ERF: Es gibt viele Menschen in Deutschland, die den erstarkenden Antisemitismus furchtbar finden, gleichzeitig aber nicht mit Israels militärischem Vorgehen im Gazastreifen einverstanden sind. Diese Menschen haben vielleicht Bedenken, dass ihre Teilnahme am Solidaritätstag dahin gehend missverstanden werden könnte, dass sie das Vorgehen Israels im Gazastreifen billigen. Was würden Sie jemandem sagen, der diese Sorge äußert – kann oder soll er trotzdem an dem Aktionstag mitmachen?

Leo Sucharewicz: Er sollte unbedingt daran teilnehmen! Wissen Sie, es ist alles eine Frage der Wahrnehmung. Es ist einfach, sich ein wenig moralisierend zu irgendeiner Haltung durchzuringen, wenn man in Deutschland lebt, in diesem noch immer relativ gesicherten, noch immer demokratischen Land. Aber wenn man betroffen ist, dann ist es eine ganz andere Situation.

Wer diese Bedenken hat, soll sich einen Moment vorstellen, dass in Deutschland Zehntausende Menschen an einem Tag bestialisch ermordet und Tausende entführt werden, darunter Kleinkinder und Säuglinge. Das entspräche den Proportionen der Bevölkerungszahlen, hätte der 7. Oktober in Deutschland stattgefunden.

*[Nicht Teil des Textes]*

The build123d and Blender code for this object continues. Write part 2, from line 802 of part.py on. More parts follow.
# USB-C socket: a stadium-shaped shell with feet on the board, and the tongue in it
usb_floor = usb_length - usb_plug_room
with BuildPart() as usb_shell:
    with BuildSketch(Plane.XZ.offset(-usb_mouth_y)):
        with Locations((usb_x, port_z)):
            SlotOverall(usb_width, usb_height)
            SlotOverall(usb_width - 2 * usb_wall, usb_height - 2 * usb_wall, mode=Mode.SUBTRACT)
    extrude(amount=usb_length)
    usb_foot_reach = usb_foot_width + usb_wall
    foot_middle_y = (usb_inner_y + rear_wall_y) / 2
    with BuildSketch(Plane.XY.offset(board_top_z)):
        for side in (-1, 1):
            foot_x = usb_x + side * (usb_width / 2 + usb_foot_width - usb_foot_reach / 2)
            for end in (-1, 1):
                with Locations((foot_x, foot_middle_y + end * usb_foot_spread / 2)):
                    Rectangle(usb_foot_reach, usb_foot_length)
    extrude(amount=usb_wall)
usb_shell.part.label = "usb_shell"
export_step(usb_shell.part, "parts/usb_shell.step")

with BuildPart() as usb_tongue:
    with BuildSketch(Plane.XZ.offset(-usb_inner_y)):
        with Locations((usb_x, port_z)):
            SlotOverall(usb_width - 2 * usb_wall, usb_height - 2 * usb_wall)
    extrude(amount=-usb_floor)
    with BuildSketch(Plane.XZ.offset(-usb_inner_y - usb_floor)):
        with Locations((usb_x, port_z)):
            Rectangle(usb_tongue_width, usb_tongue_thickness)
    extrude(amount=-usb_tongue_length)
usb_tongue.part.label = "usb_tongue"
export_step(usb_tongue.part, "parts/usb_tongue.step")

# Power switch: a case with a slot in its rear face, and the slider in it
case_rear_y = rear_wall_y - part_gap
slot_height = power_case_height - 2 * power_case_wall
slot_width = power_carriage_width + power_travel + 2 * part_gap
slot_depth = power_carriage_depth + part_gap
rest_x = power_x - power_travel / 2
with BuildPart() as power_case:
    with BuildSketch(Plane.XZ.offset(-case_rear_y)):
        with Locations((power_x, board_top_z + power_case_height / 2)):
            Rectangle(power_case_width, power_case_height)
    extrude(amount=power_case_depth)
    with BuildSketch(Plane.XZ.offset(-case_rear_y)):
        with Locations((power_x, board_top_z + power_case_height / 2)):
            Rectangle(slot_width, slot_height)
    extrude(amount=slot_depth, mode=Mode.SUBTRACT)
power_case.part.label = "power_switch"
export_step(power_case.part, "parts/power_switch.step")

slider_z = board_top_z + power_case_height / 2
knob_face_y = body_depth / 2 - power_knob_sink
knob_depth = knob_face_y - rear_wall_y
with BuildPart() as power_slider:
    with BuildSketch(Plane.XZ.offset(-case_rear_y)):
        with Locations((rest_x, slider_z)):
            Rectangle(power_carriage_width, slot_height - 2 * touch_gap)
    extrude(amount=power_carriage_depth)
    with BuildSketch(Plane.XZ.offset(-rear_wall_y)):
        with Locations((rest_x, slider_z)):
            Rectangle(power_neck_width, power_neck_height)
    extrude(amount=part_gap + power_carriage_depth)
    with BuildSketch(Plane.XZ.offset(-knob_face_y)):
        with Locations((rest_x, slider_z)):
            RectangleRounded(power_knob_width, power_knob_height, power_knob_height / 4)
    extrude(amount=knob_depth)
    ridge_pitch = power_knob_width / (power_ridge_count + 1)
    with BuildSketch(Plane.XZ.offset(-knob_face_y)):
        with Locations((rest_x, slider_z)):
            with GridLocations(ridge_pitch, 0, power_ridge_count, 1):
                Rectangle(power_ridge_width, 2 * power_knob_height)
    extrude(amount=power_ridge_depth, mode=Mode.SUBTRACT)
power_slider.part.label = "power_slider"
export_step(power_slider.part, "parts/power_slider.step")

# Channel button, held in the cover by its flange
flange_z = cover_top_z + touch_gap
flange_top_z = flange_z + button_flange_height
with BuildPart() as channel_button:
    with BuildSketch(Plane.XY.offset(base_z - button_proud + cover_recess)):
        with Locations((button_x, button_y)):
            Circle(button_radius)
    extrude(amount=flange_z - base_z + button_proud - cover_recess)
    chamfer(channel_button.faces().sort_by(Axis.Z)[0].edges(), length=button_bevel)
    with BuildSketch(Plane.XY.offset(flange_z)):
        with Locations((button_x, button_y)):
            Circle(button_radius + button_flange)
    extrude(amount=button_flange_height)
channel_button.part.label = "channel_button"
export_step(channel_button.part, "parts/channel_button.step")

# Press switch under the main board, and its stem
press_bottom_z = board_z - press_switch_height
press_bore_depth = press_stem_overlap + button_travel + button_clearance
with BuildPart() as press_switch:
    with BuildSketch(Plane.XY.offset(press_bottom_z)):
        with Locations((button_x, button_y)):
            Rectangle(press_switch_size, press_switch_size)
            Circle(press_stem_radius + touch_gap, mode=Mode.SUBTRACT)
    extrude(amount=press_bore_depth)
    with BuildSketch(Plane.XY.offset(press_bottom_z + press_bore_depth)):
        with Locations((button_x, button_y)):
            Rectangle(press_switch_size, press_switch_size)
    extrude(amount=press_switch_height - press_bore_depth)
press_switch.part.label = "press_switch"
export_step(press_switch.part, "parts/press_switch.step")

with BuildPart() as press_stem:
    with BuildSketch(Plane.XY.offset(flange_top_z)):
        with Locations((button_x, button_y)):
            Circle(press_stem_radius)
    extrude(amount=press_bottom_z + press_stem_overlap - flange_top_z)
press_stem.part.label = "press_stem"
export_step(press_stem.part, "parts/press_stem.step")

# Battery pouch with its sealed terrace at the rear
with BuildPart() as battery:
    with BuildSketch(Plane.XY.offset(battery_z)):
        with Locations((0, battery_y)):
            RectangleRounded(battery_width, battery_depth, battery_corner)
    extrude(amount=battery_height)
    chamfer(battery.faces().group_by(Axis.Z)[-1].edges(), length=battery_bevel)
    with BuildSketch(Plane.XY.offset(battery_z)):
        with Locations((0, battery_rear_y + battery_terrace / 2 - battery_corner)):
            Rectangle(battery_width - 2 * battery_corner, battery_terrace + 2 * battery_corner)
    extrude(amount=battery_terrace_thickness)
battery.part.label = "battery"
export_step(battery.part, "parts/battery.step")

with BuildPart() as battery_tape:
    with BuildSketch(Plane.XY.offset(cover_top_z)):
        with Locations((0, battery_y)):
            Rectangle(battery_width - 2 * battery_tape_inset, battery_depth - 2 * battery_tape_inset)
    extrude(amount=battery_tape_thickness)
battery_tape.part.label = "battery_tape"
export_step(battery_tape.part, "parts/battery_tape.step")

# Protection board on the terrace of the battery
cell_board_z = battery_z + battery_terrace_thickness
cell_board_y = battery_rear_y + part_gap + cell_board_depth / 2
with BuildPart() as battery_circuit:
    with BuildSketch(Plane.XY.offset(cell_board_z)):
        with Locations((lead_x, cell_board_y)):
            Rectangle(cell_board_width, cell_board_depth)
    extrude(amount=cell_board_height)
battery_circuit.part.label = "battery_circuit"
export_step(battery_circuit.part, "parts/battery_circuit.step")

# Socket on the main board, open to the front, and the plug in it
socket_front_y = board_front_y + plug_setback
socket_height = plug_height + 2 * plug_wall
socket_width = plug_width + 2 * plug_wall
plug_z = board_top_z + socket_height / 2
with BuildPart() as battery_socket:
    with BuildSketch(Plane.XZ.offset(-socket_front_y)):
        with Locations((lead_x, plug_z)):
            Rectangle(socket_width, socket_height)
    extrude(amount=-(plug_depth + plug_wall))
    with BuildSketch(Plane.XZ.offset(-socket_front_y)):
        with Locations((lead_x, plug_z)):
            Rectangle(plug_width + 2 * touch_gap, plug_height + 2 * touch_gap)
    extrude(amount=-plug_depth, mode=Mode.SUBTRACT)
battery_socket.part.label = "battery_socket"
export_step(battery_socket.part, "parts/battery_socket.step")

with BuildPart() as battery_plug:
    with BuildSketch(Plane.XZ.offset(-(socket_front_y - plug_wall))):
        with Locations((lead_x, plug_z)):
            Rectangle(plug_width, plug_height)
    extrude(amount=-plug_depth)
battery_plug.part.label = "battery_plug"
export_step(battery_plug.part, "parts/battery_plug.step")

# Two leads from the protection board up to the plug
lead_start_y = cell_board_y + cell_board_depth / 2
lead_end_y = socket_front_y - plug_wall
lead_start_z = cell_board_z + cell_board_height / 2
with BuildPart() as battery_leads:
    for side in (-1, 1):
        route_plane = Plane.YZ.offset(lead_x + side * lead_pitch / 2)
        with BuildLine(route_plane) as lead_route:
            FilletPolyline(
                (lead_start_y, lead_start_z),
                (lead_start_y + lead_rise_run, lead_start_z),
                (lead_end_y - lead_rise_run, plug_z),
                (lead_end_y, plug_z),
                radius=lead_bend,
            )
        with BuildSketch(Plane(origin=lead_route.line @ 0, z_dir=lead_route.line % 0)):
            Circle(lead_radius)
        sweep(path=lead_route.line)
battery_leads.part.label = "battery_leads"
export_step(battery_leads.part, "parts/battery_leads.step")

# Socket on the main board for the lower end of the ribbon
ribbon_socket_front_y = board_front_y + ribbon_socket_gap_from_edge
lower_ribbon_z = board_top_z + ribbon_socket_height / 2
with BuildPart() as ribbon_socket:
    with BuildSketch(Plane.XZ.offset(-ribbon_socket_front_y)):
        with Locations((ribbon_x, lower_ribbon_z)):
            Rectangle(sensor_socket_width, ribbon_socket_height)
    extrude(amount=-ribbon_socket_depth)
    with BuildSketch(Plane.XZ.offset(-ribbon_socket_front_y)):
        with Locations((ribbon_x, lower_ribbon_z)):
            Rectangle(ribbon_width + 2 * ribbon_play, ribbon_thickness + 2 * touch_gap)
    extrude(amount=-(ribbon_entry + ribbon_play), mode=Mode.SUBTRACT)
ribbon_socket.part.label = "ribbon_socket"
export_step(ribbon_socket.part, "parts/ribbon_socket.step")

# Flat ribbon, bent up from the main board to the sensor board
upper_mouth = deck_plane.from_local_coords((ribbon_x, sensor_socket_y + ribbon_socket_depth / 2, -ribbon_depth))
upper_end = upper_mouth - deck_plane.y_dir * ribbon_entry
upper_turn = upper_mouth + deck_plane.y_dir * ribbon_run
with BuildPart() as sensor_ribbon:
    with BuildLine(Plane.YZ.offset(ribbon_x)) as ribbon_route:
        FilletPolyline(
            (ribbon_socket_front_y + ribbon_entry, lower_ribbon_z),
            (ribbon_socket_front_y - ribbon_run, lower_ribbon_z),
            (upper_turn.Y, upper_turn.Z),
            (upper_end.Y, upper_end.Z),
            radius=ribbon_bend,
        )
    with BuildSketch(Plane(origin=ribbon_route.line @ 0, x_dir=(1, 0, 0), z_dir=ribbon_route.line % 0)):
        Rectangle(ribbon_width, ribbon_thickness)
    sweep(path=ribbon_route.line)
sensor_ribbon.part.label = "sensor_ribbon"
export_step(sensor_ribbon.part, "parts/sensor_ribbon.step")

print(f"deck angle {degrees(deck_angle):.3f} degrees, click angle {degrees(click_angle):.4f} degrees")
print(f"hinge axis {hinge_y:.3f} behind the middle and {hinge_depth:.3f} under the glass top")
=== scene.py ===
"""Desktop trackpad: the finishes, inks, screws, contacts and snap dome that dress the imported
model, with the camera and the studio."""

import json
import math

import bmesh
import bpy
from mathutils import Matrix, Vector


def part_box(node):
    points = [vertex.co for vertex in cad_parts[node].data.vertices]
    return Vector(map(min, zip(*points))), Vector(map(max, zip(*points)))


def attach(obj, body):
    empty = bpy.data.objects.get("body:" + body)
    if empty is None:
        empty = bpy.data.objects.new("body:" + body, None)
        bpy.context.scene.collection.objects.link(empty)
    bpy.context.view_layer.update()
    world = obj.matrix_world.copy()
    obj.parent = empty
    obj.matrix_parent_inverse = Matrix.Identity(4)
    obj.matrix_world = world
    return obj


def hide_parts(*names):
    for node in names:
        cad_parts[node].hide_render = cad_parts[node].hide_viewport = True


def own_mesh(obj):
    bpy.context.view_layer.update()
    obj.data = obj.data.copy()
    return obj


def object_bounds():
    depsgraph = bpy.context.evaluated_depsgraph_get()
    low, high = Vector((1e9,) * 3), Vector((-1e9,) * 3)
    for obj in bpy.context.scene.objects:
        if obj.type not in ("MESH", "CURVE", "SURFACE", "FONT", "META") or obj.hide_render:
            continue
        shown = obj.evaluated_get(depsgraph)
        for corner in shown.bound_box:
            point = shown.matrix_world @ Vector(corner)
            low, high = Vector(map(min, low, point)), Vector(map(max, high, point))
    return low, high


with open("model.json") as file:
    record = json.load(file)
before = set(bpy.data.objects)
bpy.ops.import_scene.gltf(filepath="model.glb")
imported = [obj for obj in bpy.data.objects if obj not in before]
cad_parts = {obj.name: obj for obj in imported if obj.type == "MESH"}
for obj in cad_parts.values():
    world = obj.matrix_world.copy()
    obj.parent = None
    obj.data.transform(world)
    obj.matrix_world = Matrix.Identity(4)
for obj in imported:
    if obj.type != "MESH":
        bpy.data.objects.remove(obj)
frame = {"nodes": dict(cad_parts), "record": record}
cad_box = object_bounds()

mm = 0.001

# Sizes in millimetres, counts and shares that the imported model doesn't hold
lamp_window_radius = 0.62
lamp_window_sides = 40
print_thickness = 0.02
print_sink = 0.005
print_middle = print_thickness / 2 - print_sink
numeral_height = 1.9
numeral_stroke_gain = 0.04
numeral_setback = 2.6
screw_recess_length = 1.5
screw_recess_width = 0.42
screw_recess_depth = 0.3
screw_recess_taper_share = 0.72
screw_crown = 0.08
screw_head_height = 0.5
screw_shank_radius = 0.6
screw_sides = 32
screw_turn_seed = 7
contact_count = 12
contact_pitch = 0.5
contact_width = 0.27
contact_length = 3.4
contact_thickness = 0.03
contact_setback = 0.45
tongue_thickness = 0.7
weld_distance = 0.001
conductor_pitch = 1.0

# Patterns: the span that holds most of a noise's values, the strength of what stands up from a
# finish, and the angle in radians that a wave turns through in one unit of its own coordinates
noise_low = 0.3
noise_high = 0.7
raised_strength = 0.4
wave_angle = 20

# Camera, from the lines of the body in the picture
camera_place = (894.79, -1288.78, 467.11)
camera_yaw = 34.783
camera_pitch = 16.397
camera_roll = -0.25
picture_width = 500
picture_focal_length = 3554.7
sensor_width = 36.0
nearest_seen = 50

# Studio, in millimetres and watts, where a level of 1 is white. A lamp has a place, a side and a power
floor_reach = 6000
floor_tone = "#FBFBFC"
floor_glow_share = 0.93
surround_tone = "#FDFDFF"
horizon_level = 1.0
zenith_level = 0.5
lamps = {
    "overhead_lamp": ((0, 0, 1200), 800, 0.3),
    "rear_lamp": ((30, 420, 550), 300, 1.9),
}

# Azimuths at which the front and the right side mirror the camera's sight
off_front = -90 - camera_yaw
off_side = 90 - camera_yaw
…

Die israelische Armee ist die zivilisierteste weltweit. Das sage ich ohne Übertreibung. Ich war selbst Soldat und Teil der israelischen Streitkräfte IDF. Übergriffe werden bestraft, weil sie der Ethik und Moral der IDF widersprechen. Es gibt keine andere Möglichkeit, die Geiseln zu befreien und die Terroristen zu besiegen, als in Gaza einzumarschieren. Die Hamas versteckt sich hinter Zivilisten und sieht die Opfer im Krieg als notwendigen Blutzoll. Die Kämpfer der Hamas sind bestialische Terroristen, verbreiten aber hoch professionell ihre Propaganda.
 

ERF: Die Abgrenzung gegen den Islamismus ist wichtig. Wie kann aber umgekehrt verhindert werden, dass ein Tag der Solidarität mit Israel zu einem „Anti-Palästinenser-Tag“ wird?

Leo Sucharewicz: Der 10. Juli soll ein Tag gegen palästinensischen Terror sein. Es gibt ja nicht nur die PLO oder die Hamas oder die Hisbollah. Es gibt noch weitere palästinensische Terrororganisationen, die das Geschehen bestimmen. Dabei sollte der Protest nicht zu einer Palästinenser-Phobie verleiten.

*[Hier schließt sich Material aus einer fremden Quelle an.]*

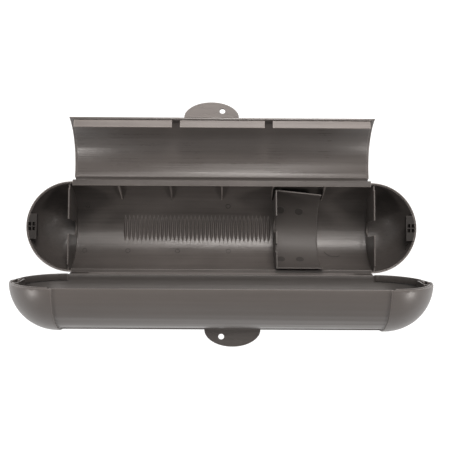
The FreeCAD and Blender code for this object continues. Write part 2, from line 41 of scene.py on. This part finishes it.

Aber man muss auch sehen, dass es diesen Terror gibt. Es gab den Anschlag auf die Münchener Olympiade 1972. Es gab die Zusammenarbeit zwischen der PLO und der RAF 1977 in Deutschland.

Die palästinensische Propaganda ist ein Faktum. Jeden Tag verbreiten sich dadurch Unwahrheiten. Nach Umfragen unterstützen 80 Prozent der Menschen in Gaza die Hamas. Viele Geiseln wurden bei privaten Familien gefangen gehalten, die dafür gut entlohnt wurden.

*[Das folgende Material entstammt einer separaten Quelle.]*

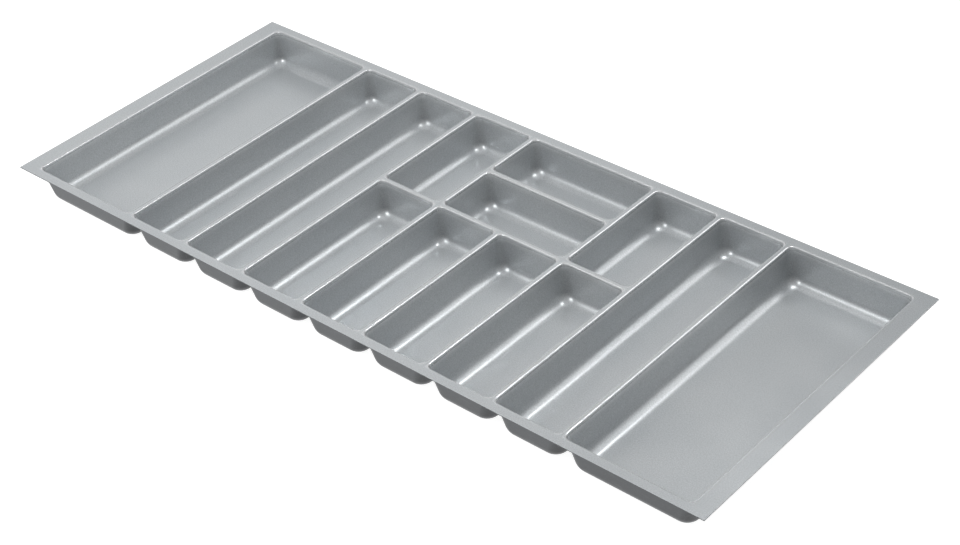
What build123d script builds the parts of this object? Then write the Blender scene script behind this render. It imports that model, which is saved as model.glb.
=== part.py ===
from build123d import *
import os
from math import cos, radians, tan

# Cutlery tray: one sheet moulding with thirteen tapered wells hanging from a flat deck.
# Millimetres. X runs along the drawer's width, Y to the back, +Z up.
# The origin is the middle of the footprint, on the plane that the wells stand on.

# Overall size
tray_length = 1108.0
tray_depth = 474.0
tray_height = 50.0
sheet = 1.5

# Deck, from the trimmed outer edge to the sharp edge of the nearest mouth
side_rim = 25.0
end_rim = 14.0

# Dividers, with the gap between the sharp edges of two neighbouring mouths
divider_pitch = 100.7
divider_gap = 7.0
middle_divider_y = 33.0

# Form of a well: one radius rounds its upright corners and its floor edge, so that they join in a ball
wall_draft = 8.0
corner_radius = 8.0
lip_margin = 2.0

# Columns of wells: seven narrow ones between the eight long dividers, and a large one at each end
narrow_count = 7
narrow_width = divider_pitch - divider_gap
narrow_x = [(i - (narrow_count - 1) / 2) * divider_pitch for i in range(narrow_count)]
divider_x = [narrow_x[0] - divider_pitch / 2] + [x + divider_pitch / 2 for x in narrow_x]
large_outer_x = tray_length / 2 - side_rim
large_inner_x = divider_x[-1] + divider_gap / 2
large_width = large_outer_x - large_inner_x
large_x = (large_outer_x + large_inner_x) / 2

# The crosswise pair lies behind the fifth long divider, which stops at the middle one
cross_divider = 4
cross_x = divider_x[cross_divider]
cross_width = 2 * divider_pitch - divider_gap

# Rows of wells: the middle divider parts front from rear, and the crosswise pair shares the rear
mouth_y = tray_depth / 2 - end_rim
full_depth = 2 * mouth_y
front_depth = middle_divider_y - divider_gap / 2 + mouth_y
front_y = (front_depth - full_depth) / 2
rear_depth = mouth_y - middle_divider_y - divider_gap / 2
rear_y = (full_depth - rear_depth) / 2
cross_depth = (rear_depth - divider_gap) / 2
cross_step = (cross_depth + divider_gap) / 2


def save(piece, label):
    """Label a finished piece and write it as its own file."""
    piece.part.label = label
    export_step(piece.part, f"parts/{label}.step")


def make_block(width, depth, floor, top, growth):
    """A block between two heights, tapered down from the mouth's size, and grown by a skin all round."""
    inset = 2 * (growth - (tray_height - floor) * tan(radians(wall_draft)))
    with BuildPart() as block:
        with BuildSketch(Plane.XY.offset(floor)):
            Rectangle(width + inset, depth + inset)
        extrude(amount=top - floor)
        walls = block.faces().filter_by(Plane.XY, reverse=True)
        draft(walls, Plane.XY.offset(floor), -wall_draft)
    return block.part


def make_hollow(width, depth):
    """The space inside a tub, with its corners and floor edge rounded together."""
    with BuildPart() as hollow:
        add(make_block(width, depth, sheet, tray_height, 0))
        mouth = hollow.faces().sort_by(Axis.Z)[-1]
        fillet(hollow.edges() - mouth.edges(), corner_radius)
    return hollow.part


def make_shell(width, depth):
    """The outside of a tub, one sheet away from its hollow: rounded corners across a rounded floor edge."""
    block = make_block(width, depth, 0, tray_height - sheet, sheet / cos(radians(wall_draft)))
    with BuildPart() as footed:
        add(block)
        fillet(footed.faces().sort_by(Axis.Z)[0].edges(), corner_radius + sheet)
    with BuildPart() as shell:
        add(block)
        fillet(shell.edges() - shell.edges().filter_by(Plane.XY), corner_radius + sheet)
        add(footed.part, mode=Mode.INTERSECT)
    return shell.part


def make_well(width, depth):
    """A drafted tub in a square-cornered piece of deck."""
    hollow = make_hollow(width, depth)
    with BuildPart() as well:
        add(make_shell(width, depth))
        with BuildSketch(Plane.XY.offset(tray_height - sheet)):
            Rectangle(width + 2 * lip_margin, depth + 2 * lip_margin)
        extrude(amount=sheet)
        add(hollow, mode=Mode.SUBTRACT)
    return well.part


def make_strip(label, left, right, front, back):
    """A flat strip of deck between its straight edges."""
    middle = ((left + right) / 2, (front + back) / 2, tray_height - sheet)
    with BuildPart() as strip:
        with BuildSketch(Plane(origin=middle)):
            Rectangle(right - left, back - front)
        extrude(amount=sheet)
    save(strip, label)


os.makedirs("parts", exist_ok=True)

# Wells: five forms, each set where its mouth opens in the deck
large_well = make_well(large_width, full_depth)
long_well = make_well(narrow_width, full_depth)
front_well = make_well(narrow_width, front_depth)
rear_well = make_well(narrow_width, rear_depth)
cross_well = make_well(cross_width, cross_depth)
wells = [
    ("well_left_large", large_well, -large_x, 0),
    ("well_long_1", long_well, narrow_x[0], 0),
    ("well_long_2", long_well, narrow_x[1], 0),
    ("well_front_1", front_well, narrow_x[2], front_y),
    ("well_front_2", front_well, narrow_x[3], front_y),
    ("well_front_3", front_well, narrow_x[4], front_y),
    ("well_front_4", front_well, narrow_x[5], front_y),
    ("well_rear_left", rear_well, narrow_x[2], rear_y),
    ("well_cross_front", cross_well, cross_x, rear_y - cross_step),
    ("well_cross_back", cross_well, cross_x, rear_y + cross_step),
    ("well_rear_right", rear_well, narrow_x[5], rear_y),
    ("well_long_3", long_well, narrow_x[6], 0),
    ("well_right_large", large_well, large_x, 0),
]
for name, form, x, y in wells:
    with BuildPart() as well:
        with Locations((x, y)):
            add(form)
    save(well, name)

# Rim: the front and back strips run the whole length, the side strips lie between them
rim_inner_x = large_outer_x + lip_margin
rim_inner_y = mouth_y + lip_margin
make_strip("rim_front", -tray_length / 2, tray_length / 2, -tray_depth / 2, -rim_inner_y)
make_strip("rim_back", -tray_length / 2, tray_length / 2, rim_inner_y, tray_depth / 2)
make_strip("rim_left", -tray_length / 2, -rim_inner_x, -rim_inner_y, rim_inner_y)
make_strip("rim_right", rim_inner_x, tray_length / 2, -rim_inner_y, rim_inner_y)

# Crests of the long dividers
crest_half = divider_gap / 2 - lip_margin
for i, x in enumerate(divider_x):
    crest_back = middle_divider_y - crest_half if i == cross_divider else rim_inner_y
    make_strip(f"divider_long_{i + 1}", x - crest_half, x + crest_half, -rim_inner_y, crest_back)

# Crests of the crosswise dividers: name, middle of its length, width of the mouths beside it, place on Y
crosswise = [
    ("divider_middle_left", narrow_x[2], narrow_width, middle_divider_y),
    ("divider_middle", cross_x, cross_width, middle_divider_y),
    ("divider_middle_right", narrow_x[5], narrow_width, middle_divider_y),
    ("divider_rear", cross_x, cross_width, rear_y),
]
for name, x, length, y in crosswise:
    reach = length / 2 + lip_margin
    make_strip(name, x - reach, x + reach, y - crest_half, y + crest_half)
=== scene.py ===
from math import cos, pi, radians, sin, tan

import bmesh
import bpy
from mathutils import Matrix, Vector


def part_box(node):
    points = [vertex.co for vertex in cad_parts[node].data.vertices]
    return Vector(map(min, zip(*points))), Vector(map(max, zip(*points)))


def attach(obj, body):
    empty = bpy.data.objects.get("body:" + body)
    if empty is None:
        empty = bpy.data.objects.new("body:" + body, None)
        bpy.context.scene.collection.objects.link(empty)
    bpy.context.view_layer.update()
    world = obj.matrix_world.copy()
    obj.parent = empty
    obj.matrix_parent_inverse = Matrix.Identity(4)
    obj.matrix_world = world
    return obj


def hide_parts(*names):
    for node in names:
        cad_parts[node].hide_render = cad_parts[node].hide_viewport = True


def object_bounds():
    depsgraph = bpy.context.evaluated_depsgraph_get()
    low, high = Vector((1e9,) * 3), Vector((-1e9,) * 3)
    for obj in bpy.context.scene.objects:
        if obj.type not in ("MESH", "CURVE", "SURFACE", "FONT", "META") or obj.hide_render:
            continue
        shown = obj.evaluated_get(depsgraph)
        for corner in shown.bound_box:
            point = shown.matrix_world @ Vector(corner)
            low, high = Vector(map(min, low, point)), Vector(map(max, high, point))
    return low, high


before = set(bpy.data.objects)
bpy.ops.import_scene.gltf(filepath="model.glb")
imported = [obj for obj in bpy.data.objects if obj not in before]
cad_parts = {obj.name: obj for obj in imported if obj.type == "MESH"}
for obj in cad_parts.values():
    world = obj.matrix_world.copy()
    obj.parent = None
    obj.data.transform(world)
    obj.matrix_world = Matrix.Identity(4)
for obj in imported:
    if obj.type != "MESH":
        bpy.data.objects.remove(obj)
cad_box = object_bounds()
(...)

Seit Jahrzehnten werden palästinensische Kinder zu Hass, zu Gewalt, zum sogenannten Märtyrertum erzogen. Man würde sie vor einem übergeordneten Gericht vielleicht nicht schuldig sprechen, weil sie manipuliert worden sind. Aber das Ergebnis dieser Manipulation ist trotzdem eine Tatsache.

Einsatz gegen Antisemitismus schützt vor Verrohung der Gesellschaft

ERF: Viele jüdische Menschen in Deutschland sind zurzeit zurückhaltend, ihre Identität zum Beispiel durch einen Davidstern oder eine Kippa öffentlich zu zeigen. Begibt man sich möglicherweise in Gefahr, wenn man am 10. Juli als Privatperson seine Solidarität mit Israel offen zeigt?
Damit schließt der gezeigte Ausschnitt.